Yeah, the guy probably registered it as an off-road car, as a different car and switched tags, or brought it up. but i'd be willing to bet it was the off-road thing, although i wouldnt put it past him to change the VIN plates. there is a guy out here in dallas that has one, and i think thats how he did it.


----------



## OPIUM (Aug 18, 2002)




----------



## megaseth (May 18, 2003)

is it just me, or does the S15 look better with a wing...


----------



## OPIUM (Aug 18, 2002)

I think it would look better... in my garage


----------



## go4broke44 (Jan 14, 2003)

i agree, it would look better with a spoiler, i dont know about a wing, but maybe something urethane, and alittle stand-outish


----------



## megaseth (May 18, 2003)

the spec-r spoiler looks good.


----------



## HKS20DET (Nov 8, 2002)

yep looks identical to what i saw. only it was a gunmetal color and he had 350z wheels


----------



## himilefrontier (Jan 21, 2003)

That one has "Manufacturer" plates and is in Michigan. I do not think it could be easily legalized as it seems to not have airbags which are required by law in the US.


----------



## MagnaDyne (Aug 6, 2003)

himilefrontier said:


> That one has "Manufacturer" plates and is in Michigan. I do not think it could be easily legalized as it seems to not have airbags which are required by law in the US.


Yes, it has airbags.... well, at least driver's side. The one on my clip was blown when I got it. I was hoping for an intact wheel too.  

Anyway, I have been researching importing a car for a long time now, and I can't figure out a way to do it cheap & legal.
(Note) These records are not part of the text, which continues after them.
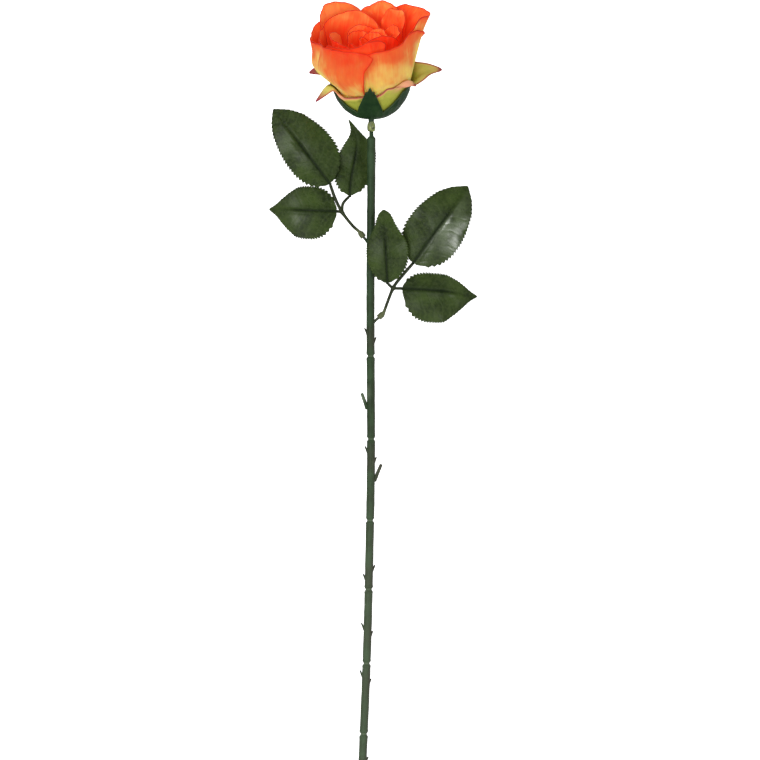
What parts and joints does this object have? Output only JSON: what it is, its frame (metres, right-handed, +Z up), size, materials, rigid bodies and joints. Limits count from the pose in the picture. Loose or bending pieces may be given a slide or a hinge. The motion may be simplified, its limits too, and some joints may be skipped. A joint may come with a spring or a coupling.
{
  "type": "artificial rose stem",
  "caption": "artificial long-stemmed rose lying flat: orange fabric petals in layers, green calyx, moulded plastic stem over a wire, and two sprays of serrated fabric leaves",
  "frame": {"origin": "centre of the footprint, on the surface the rose lies on", "axes": "+Y along the stem towards the bloom, +X to the right of the stem seen from above, +Z up"},
  "size_m": [0.1459, 0.5517, 0.0767],
  "materials": {
    "stem_plastic": "moulded green plastic, satin",
    "steel": "plain wire",
    "core_plastic": "moulded olive plastic",
    "calyx_plastic": "moulded dark green plastic, soft sheen",
    "guard_fabric": "yellow-green printed fabric with red edges",
    "petal_fabric": "thin fabric dyed yellow at the base to orange and red at the rim",
    "stalk_plastic": "moulded green plastic",
    "leaf_fabric": "coated dark green fabric with embossed veins"
  },
  "bodies": {
    "root": {"stem": "stem_plastic", "stem_wire": "steel", "flower_core": "core_plastic", "calyx": "calyx_plastic", "petals_guard": "guard_fabric", "petals_outer": "petal_fabric", "petals_second": "petal_fabric", "petals_middle": "petal_fabric", "petals_inner": "petal_fabric", "petals_bud": "petal_fabric", "leaf_stalk_left": "stalk_plastic", "leaf_stalk_right": "stalk_plastic", "leaflet_left_tip": "leaf_fabric", "leaflet_left_upper": "leaf_fabric", "leaflet_left_lower": "leaf_fabric", "leaflet_right_tip": "leaf_fabric", "leaflet_right_upper": "leaf_fabric", "leaflet_right_lower": "leaf_fabric"}
  },
  "joints": []
}
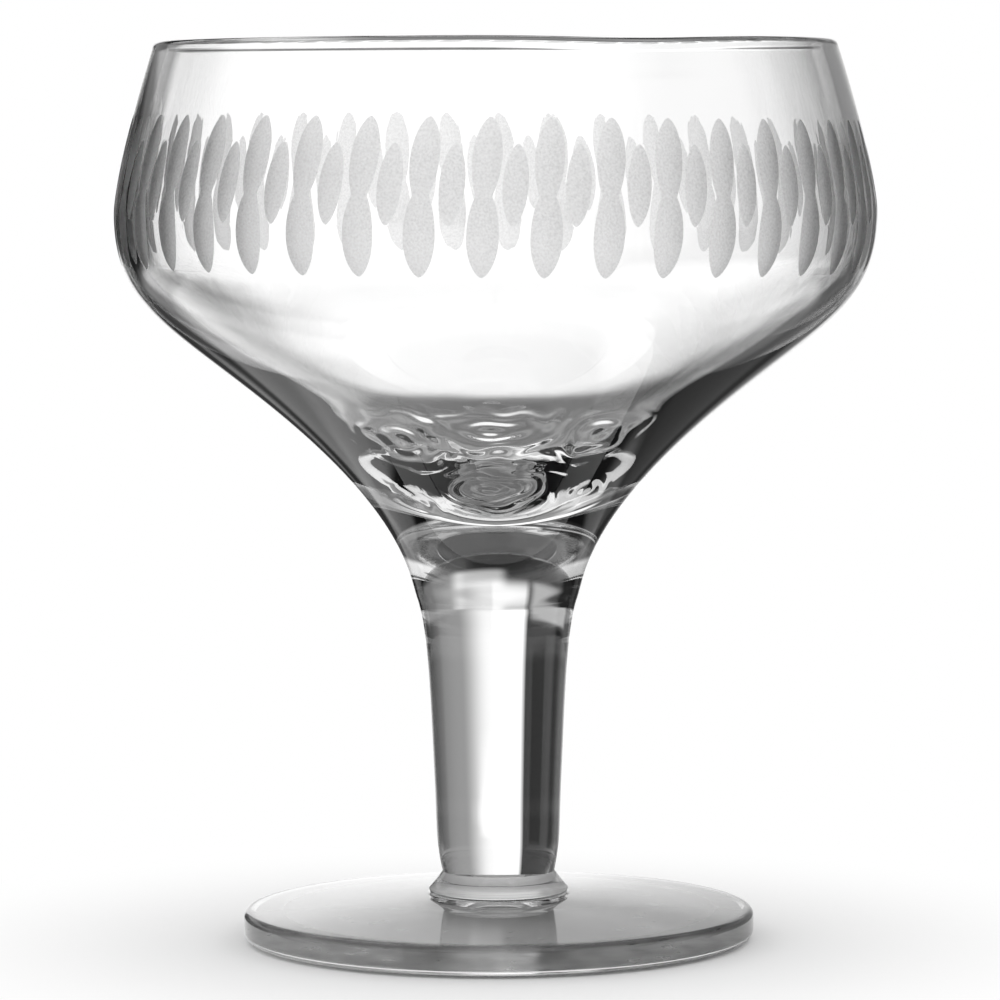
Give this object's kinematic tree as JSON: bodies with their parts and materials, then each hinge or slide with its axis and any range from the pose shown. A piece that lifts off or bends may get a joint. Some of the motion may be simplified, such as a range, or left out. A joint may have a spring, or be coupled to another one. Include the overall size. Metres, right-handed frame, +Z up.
{
  "type": "margarita glass",
  "caption": "Stemmed cocktail glass with a wide shallow bowl that narrows to the rim, a band of frosted cuts, a short solid stem and a round foot.",
  "frame": {"origin": "centre of the circle that the foot rests on, on the axis of the glass", "axes": "+Z up along the axis of the glass, -Y towards the viewer of the picture, +X to that viewer's right"},
  "size_m": [0.0964, 0.0964, 0.114],
  "materials": {
    "clear_glass": "clear, smooth and polished, with fine-grained frosted cuts in the band round the bowl"
  },
  "bodies": {
    "root": {"foot": "clear_glass", "stem": "clear_glass", "bowl": "clear_glass"}
  },
  "joints": []
}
The legal way is to import the car as a whole, have customs sign off on the emissions, crash tests, and value, then go to your local dmv, and register it.
Obviously the emissions & crash tests are the problem.
There are 2 ways to answer these problem. The legal & illegal ways.

Legal:
Obtain emissions & crash test info. If the car doesn't meet US standards, make mods to the car until it does. You will need to retest the crash testing. Meaning smahing S15's into walls. Painful to watch i'm sure. I also think this is what Motor Ex has done with the Skylines. Even more painful to watch.

Illegal:
Import the car without a motor. Customs does not require crash testing for stuff that is basically parts.  Then install motor from a different S15. The point of this is to keep the VINs different. Then you can try to register it as either a 99+ 240, or take your chances with a Silvia.
How is this illegal? The country doesn't want you reassembling a vehicle to register on the streets to get around the crash testing & emissions. They don't want you to SO MUCH that they have a $25k fine if they find out you did. Ouch.

There is also a kit car method. I haven't gotten a 100% of the info on that, but it has it's fair share of hoops.
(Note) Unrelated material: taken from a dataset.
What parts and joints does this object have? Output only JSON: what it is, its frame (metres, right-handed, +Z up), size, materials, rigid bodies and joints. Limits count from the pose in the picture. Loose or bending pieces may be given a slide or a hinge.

I am actually not even interested in getting a S15. I am curious to know what it would take to get S14 over here. I think you MIGHT be able to register a S13 or S14 as a 240 with no problems. Just be ready to face that $25k fine if anyone starts investigating.


----------



## Kelso (Apr 29, 2003)

i want a 180sx. so if i just wait like 2 years i could get a jdm 180sx on florida streets legally and without crash tests and emissions?


----------



## Kelso (Apr 29, 2003)

oh yea i forgot to mention....my brothers friend just joined the navy so if he(or one of his navy friends) goes to japan or australia or something he can get a 180 for me and the navy will ship it to america free of charge(cool huh!)

would i be able to do that and not go through emissions shit in the semi-near future?
im really interested in all of this cause i have the opportunities to get a 180 but i dont wanna get pulled over or something and get fined 25k dollers you know....i want it to be street legal


----------



## megaseth (May 18, 2003)

he would still have to do customs. yeah, they could get it here, but it still wouldnt be legal. and i dont see how you could get one legally here in 2 years...but oh well. just do it the nice and illegal way and swap the vin plates. tell them you know a good bodyshop guy.


----------